What are the Legal Provisions Involved?

  • About the Waqf Act:
    • The Waqf Act, 1995, which repealed and replaced the Waqf (Amendment) Act, 1984, came into force on the 1st January 1996.
    • The Act provides for the better administration of auqaf (properties, legacies esp. for charitable purposes) and for matters connected therewith or incidental thereto.
    • However, over the years of the working of the Act, there has been a widespread feeling that the Act has not proved effective enough in improving the administration of auqaf.
  • Section 52A of the Waqf Act:
  • This section deals with the penalty for alienation of waqf property without sanction of Board.
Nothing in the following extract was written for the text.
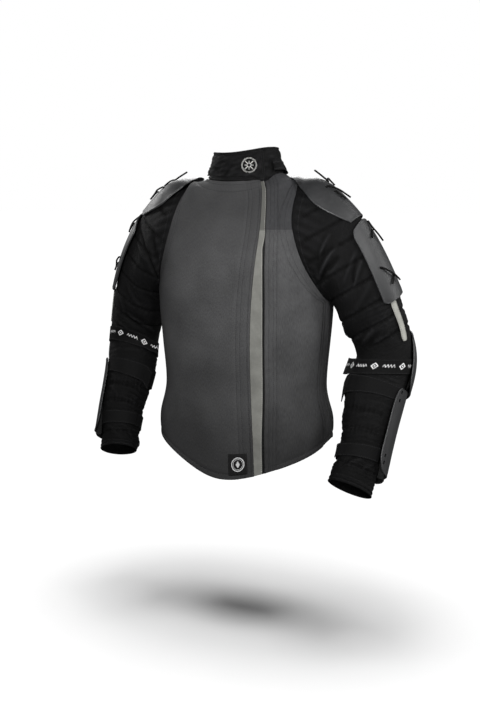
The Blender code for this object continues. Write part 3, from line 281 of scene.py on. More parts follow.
# Slots for the straps: station, degrees round the arm, length along the arm and width
FORE_SLOTS = (
    (3.95, 16.0, 0.0052, 0.0034), (4.19, 16.0, 0.0052, 0.0034), (3.95, -75.0, 0.0052, 0.0034),
    (4.19, -75.0, 0.0052, 0.0034), (5.50, 18.0, 0.0052, 0.0034), (5.74, 17.0, 0.0052, 0.0034),
    (5.50, -65.0, 0.0052, 0.0034), (5.74, -65.0, 0.0052, 0.0034),
)
COP_SLOTS = (
    (2.92, -26.0, 0.0034, 0.0110), (3.12, -26.0, 0.0034, 0.0110), (2.92, -74.0, 0.0034, 0.0110),
    (3.12, -74.0, 0.0034, 0.0110),
)


# Finer sizes of the cloth, plates and light, in metres

# Stitched rows: distances from the closure, armhole, neck and hem, half width and depth
PLASTRON_ROWS = (0.006, 0.022, 0.031)
LEFT_ROWS = (0.0095, 0.019, 0.026)
ARMHOLE_ROWS_IN = (0.016, 0.027)
NECK_ROWS = (0.009, 0.026)
HEM_ROWS = (0.012,)
COLLAR_ROWS, COLLAR_FOOT_ROWS, COLLAR_END_ROWS = (0.006,), (0.007,), (0.006,)
COLLAR_LENGTH = 0.585
CUFF_ROWS = (0.004, 0.012)
ROW_HALF = 0.0012
ROW_DEPTH = 0.0017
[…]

It states that-

(1) Whoever alienates or purchases or takes possession of, in any manner whatsoever, either permanently or temporarily, any movable or immovable property being a waqf property, without prior sanction of the Board, shall be punishable with rigorous imprisonment for a term which may extend to two years.

Provided that the waqf property so alienated shall without prejudice to the provisions of any law for the time being in force, be vested in the Board without any compensation, therefore.

(2) Notwithstanding anything contained in the Code of Criminal Procedure, 1973, any offence punishable under this section shall be cognizable and non-bailable.

(3) No court shall take cognizance of any offence under this section except on a complaint made by the Board or any officer duly authorized by the State Government in this behalf.

(4) No court inferior to that of a Metropolitan Magistrate or a Judicial Magistrate of the first class shall try any offence punishable under this section.